我请了假,寸步不离地守着,小曼没机会吃药割脉了,就绝食。没办法我找来猴子,不敢告诉他真相,只说小曼生病吃不下东西。猴子大急,当下从宿舍搬回我们家,悉心照顾小曼,也许为了猴子,小曼最终活了下来。不过没过多久却疯了。”
谢三力说完,神情落寞地呆坐着,许美凤不明白他说这些,要真实地表达个什么意思,便问:“三哥,你觉得你做错了么?”
“不知道。”谢三力道:“如果,她们都健健康康地活着,我坚信自己没有错,可一死一疯的结局,我的对错,还有什么意义?我只知道,那以后,我就没有心安过。”
第四十章
40
许美凤在莫小楠家调养了几天,脸上的红肿渐消,不过眼底巩膜仍在充血。期间,猴子来过一次电话,郑重地宣布要和她离婚,这让美凤烦躁了,抽疯抽到这份上,就tm的过分了。不过,这也意味猴子不会再动手,她安全了。
这天,骆思敏中班,许美凤戴个墨镜,去学前班接了朵米,回来的路上,给风一吹,冻得簌簌发抖,这个冬天气温低得出奇,还未到冬至,都加了秋裤还是抗不住冻。
“许阿姨,咱晚上打火锅吧,好冷。”朵米道。许美凤答应了,带着朵米买了菜,回到家,敲断棒子骨,熬上高汤,小火炒好底料。又指挥着肖亦朵米一起动手,择洗青菜,自己则处理荤菜,刀切装盘,一会儿,房间里就弥漫出浓浓的香辣味。
待莫小楠下班回来,望着丰丰盛盛的一桌,暗赞妖精的能干。和思敏不同,骆思敏是从有条不紊中彰显她的能干,妖精则在能干中突出她的张扬和霸气。
考虑到天气太冷,莫小楠拿出电磁炉,把啤酒倒小锅里,放上红枣枸杞冰糖老姜,准备煮热啤,美凤见状道:“每次见人这样搞啤酒就想吐,我今儿喝白的。”
莫小楠便拎了瓶红花郎,美凤又嫌是酱香型的,自己在酒柜里翻找出瓶1573,道:“只有这瓶是浓香型的。勉为其难了。”
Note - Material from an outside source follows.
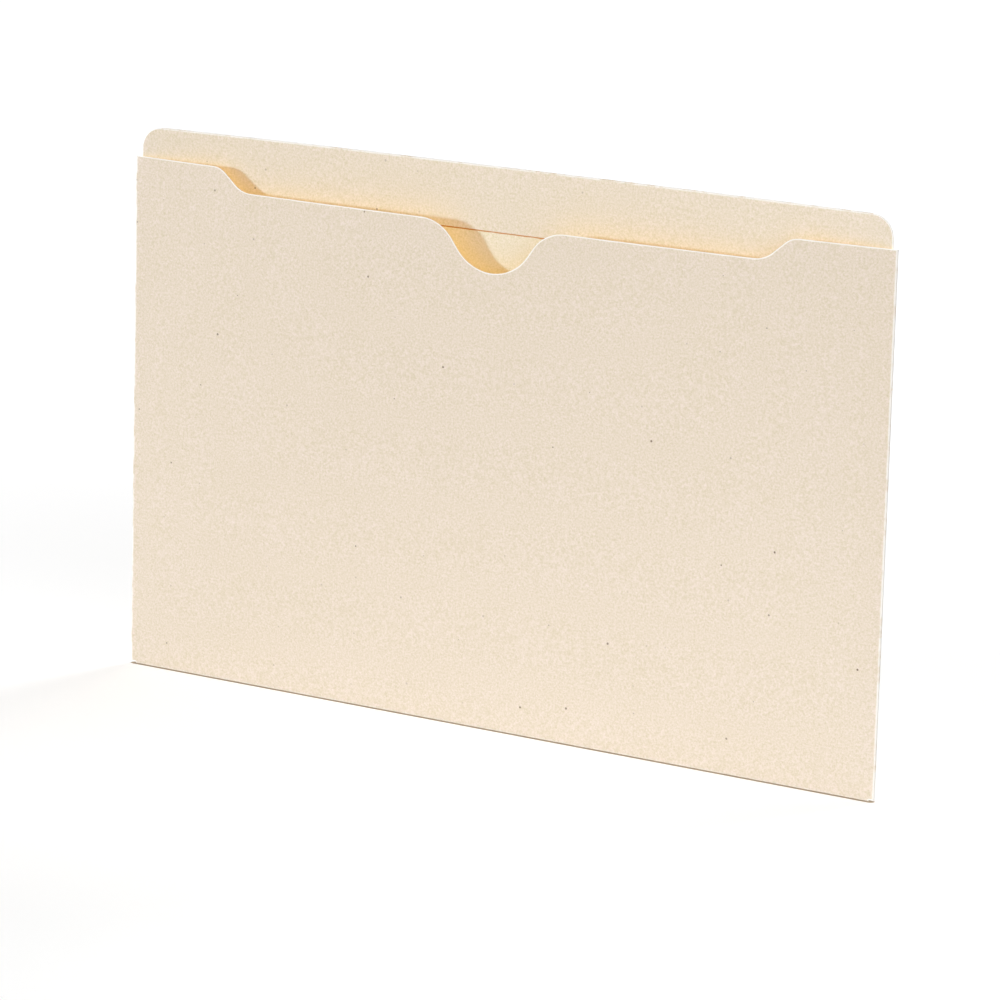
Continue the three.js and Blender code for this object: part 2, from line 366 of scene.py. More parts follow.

莫小楠笑,招呼肖亦朵米上桌,道:“你倒会下狠手,这国窖还是卓尔聪留下的。”
一众人围着火锅,热气腾腾地吃着,几杯酒下肚,莫小楠和许美凤就喝出了些许红霞,正各自调侃,许美凤的手机响了,接起来没听几句,便不耐烦道:“不就是离个婚嘛,多大点的事啊,过几天,我回来和你谈,别再电话了,和师姐喝酒呐,忙着呢。”说罢,干脆把手机关了。
莫小楠楞了下,问:“离婚?好好的离什么婚?”
“侯神经这次疯抽大了,认定我是个心如蛇蝎的坏女人。呃,用他的话说,不能要了。”
“因为师傅的事情?”
“也不完全是,可能还有小曼姐的因数。”美凤便把那天谢三力告诉的简单地说了一遍,道:“你想,小曼姐事件,那小青死了,谢三哥于他家有恩,他没有可发作的对象。此番师傅出事,肇事司机和江义诚都找不到,新仇旧恨可不就落我一个人身上了?离婚还是好的,要有挺机枪,不扫我个满身筛眼才怪。”
小曼姐也喜欢女人?却是莫小楠没有想到的。真不知道周围还有多少这样的人,平日里尽力掩饰着自己的不同,尽量表现出世俗世界所需要的正常,而为了顺应这种正常,付出了多少血泪,演绎了多少悲剧,只有他们自己知晓了。她在心里轻轻叹了口气,多少有些理解猴子,可离婚又能解决什么问题呢?
“若只是为了师傅这事,倒也扯不到离婚上,回头我说说猴子。”莫小楠道。
“没用的,你以为胡子和三哥没劝他?不休了我他怎么顺下那口气?我回去积极配合就是。”